Some pretty decent ones, too.
Just not enough.
Not when their 5-3 loss to the New York Islanders before a standing-room crowd of 17,025 at Mellon Arena last night dropped them to 11-10-4, and leaves them 1-3-2 in their past six games. Especially when the 3-1 surge that preceded their current skid came in the wake of a 0-3-2 slump.
So while they remain in the cluster of teams competing for a playoff berth in the Eastern Conference -- to say nothing of first place in the Atlantic Division -- the Penguins might not be for long if they continue to slip through the standings.
"This next week is huge for us," right winger Mark Recchi said. "It's early December, and we can't slide any farther. Tuesday night [against Florida] is going to be the most desperate game we're going to have to play all year."
Desperation really isn't too much to expect, because if the Penguins maintain their 4-7-4 pace of the past 15 games, it won't matter that they have 57 remaining. Not when so many teams, including the Islanders, are on pace to finish with 90-plus points.
Penguins forward Ryan Malone, out since Oct. 21 with a broken forearm, has at least an outside chance of playing against the Panthers. Coach Michel Therrien said Malone is "close" to returning to the lineup.
Miroslav Satan put New York in front, 1-0, with a power-play goal at 3:38 of the opening period, when he lashed a slap shot past goalie Marc-Andre Fleury from the right dot. The goal was his 300th in the NHL.
Therrien gave the Penguins' power play, which was 2-for-31 the previous five games, a bit of a new look when it got its first opportunity seven minutes into the game, moving Erik Christensen into Evgeni Malkin's spot on the No. 1 unit.
For about 25 or 30 seconds, anyway.
Christensen was the first -- and, as it turned out, only -- member of the No. 1 power play to return to the bench, and his spot was taken by Malkin. And the Penguins scored.
Colby Armstrong got the goal -- his third in three games, all against the Islanders -- at 7:52, throwing the puck into an empty net from the slot after taking a backhand feed from Sidney Crosby, who had just crossed the goal line. His pass was intended for, and was touched by, Malkin, who received the other assist.
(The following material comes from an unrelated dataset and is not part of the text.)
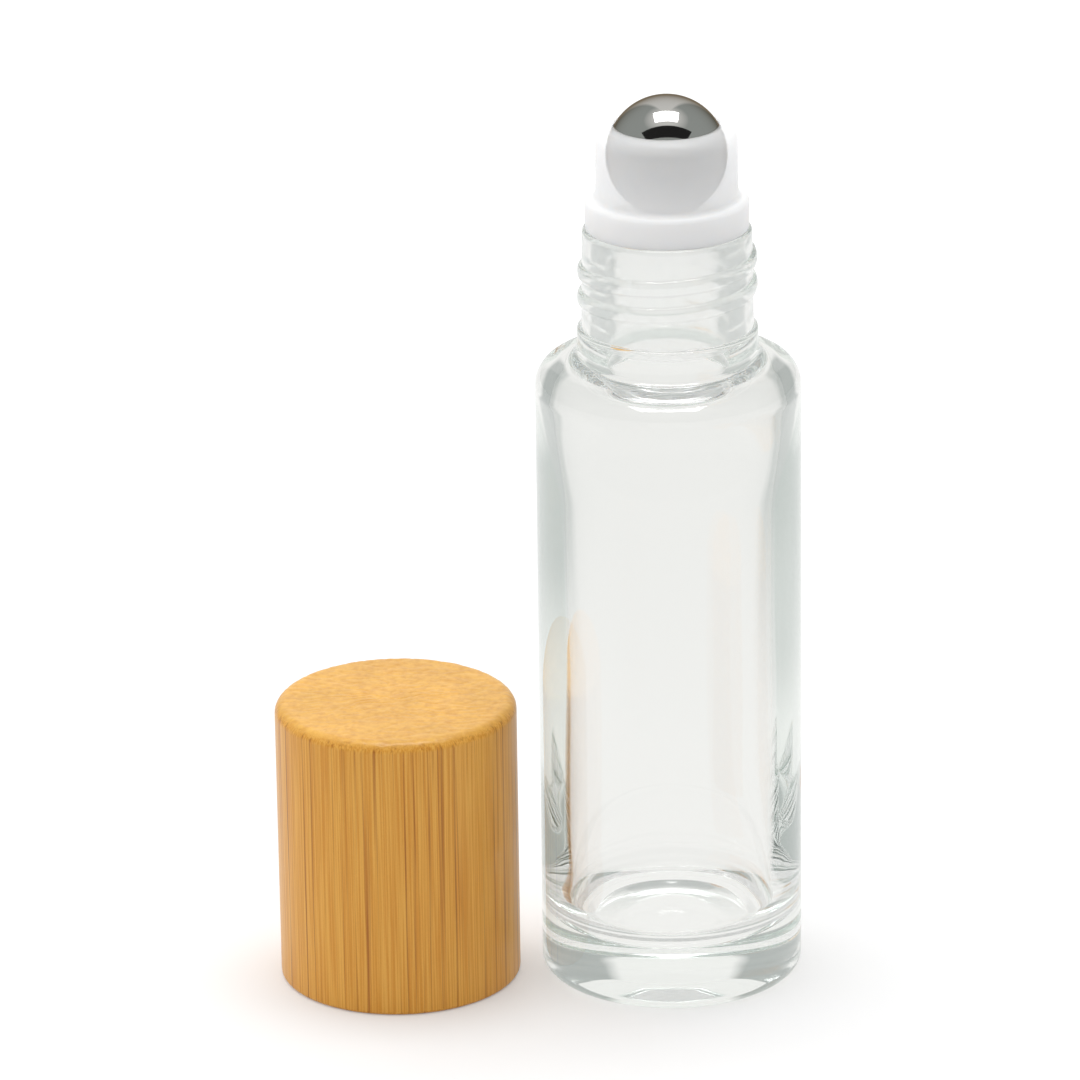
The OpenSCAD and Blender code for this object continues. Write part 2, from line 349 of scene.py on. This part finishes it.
def outline(corners, closed=False):
    """Points (r, z) of an outline given as corners (r, z, rounding), with each rounding as an arc."""
    count = len(corners)
    points = []
    for i, (r, z, rounding) in enumerate(corners):
        corner = Vector((r, z))
        if rounding <= 0 or (not closed and i in (0, count - 1)):
            points.append(corner)
            continue
        back = (Vector(corners[i - 1][:2]) - corner).normalized()
        ahead = (Vector(corners[(i + 1) % count][:2]) - corner).normalized()
        half = back.angle(ahead) / 2
        middle = corner + (back + ahead).normalized() * rounding / math.sin(half)
        start = (corner + back * rounding / math.tan(half) - middle).normalized()
        end = (corner + ahead * rounding / math.tan(half) - middle).normalized()
        steps = max(2, math.ceil((math.pi - 2 * half) / ARC_STEP))
        points += [middle + start.slerp(end, step / steps) * rounding for step in range(steps + 1)]
    return points


def finer(points, spacing):
    """The same outline with extra points, so that none are further apart than spacing(r, z)."""
    out = [points[0]]
    for start, end in zip(points, points[1:]):
        steps = max(1, math.ceil((end - start).length / spacing(*((start + end) / 2))))
        out += [start.lerp(end, step / steps) for step in range(1, steps + 1)]
    return out


# %% Turn an outline
SIDES = 192
ON_AXIS = 1e-6


def turned(name, points, closed=False, pressed=None, sides=SIDES, at=(0.0, 0.0)):
    """An object turned from outline points. pressed(r, z, angle) may move a point off the round."""
    mesh = bmesh.new()
    rings = []
    for r, z in points:
        if r < ON_AXIS:
            rings.append([mesh.verts.new((0, 0, z * MM))] * sides)
            continue
        ring = []
        for side in range(sides):
            angle = math.tau * side / sides
            out, up = pressed(r, z, angle) if pressed else (r, z)
            ring.append(mesh.verts.new(Vector((out * math.cos(angle), out * math.sin(angle), up)) * MM))
        rings.append(ring)
    pairs = zip(rings, rings[1:] + rings[:1]) if closed else zip(rings, rings[1:])
    for low, high in pairs:
        for side in range(sides):
            after = (side + 1) % sides
            corners = dict.fromkeys((low[side], low[after], high[after], high[side]))
            mesh.faces.new(corners).smooth = True
    bmesh.ops.recalc_face_normals(mesh, faces=mesh.faces)
    data = bpy.data.meshes.new(name)
    mesh.to_mesh(data)
    mesh.free()
    made = bpy.data.objects.new(name, data)
    made.location = Vector((*at, 0)) * MM
    bpy.context.scene.collection.objects.link(made)
    print(name, "has", len(data.polygons), "faces")
    return made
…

Christensen got another chance on the power play, albeit not on the No. 1 unit, a few minutes later, and made the most of it by whipping a shot past goalie Rick DiPietro's glove from above the left hash for his second goal in two nights.
That was the final goal the Penguins would get with a man-advantage, even though they had nine chances.
"We're making some things happen, but we're just not executing," Christensen said. "We're not getting shots through, maybe trying to be a little too cute."
DiPietro made a quality glove save on a Jarko Ruutu backhander from the slot at 2:13 of the second, and New York tied the game less than a minute later, as Viktor Kozlov pounced on a loose puck near the left point and tossed it past Fleury at 2:57.
Kozlov got his goal on a four-on-four; the one Mike Sillinger scored to put the Islanders in front to stay at 10:04 came on a power play, as Sillinger used his backhand to steer in a Poti feed.
"We lost our focus in the second period," Therrien said.
The Penguins' power play had two chances to tie the game in the first half of the third period -- Eric Boguniecki was sent off for interfering with Fleury at 2:48 and Alexei Zhitnik went for hooking at 7:55 -- but failed to seriously threaten on either, and Kozlov deflated them by scoring from above the right hash at 10:47.
After Recchi revived his teammates -- and the crowd -- by converting a Ryan Whitney pass from the left side of the crease at 15:08, Sillinger put the game away with a goal at 17:25, when he pounced on a loose puck after defenseman Rob Scuderi broke up a two-on-one break in front of his net.
That sealed the Penguins' defeat, and gave an extra infusion of urgency to Tuesday's game against the Panthers. And while earning one victory won't have much of an impact on the standings, it could give the Penguins something on which to build.
"We have to get some wins, definitely," Crosby said. "But we have to start with one, and go from there."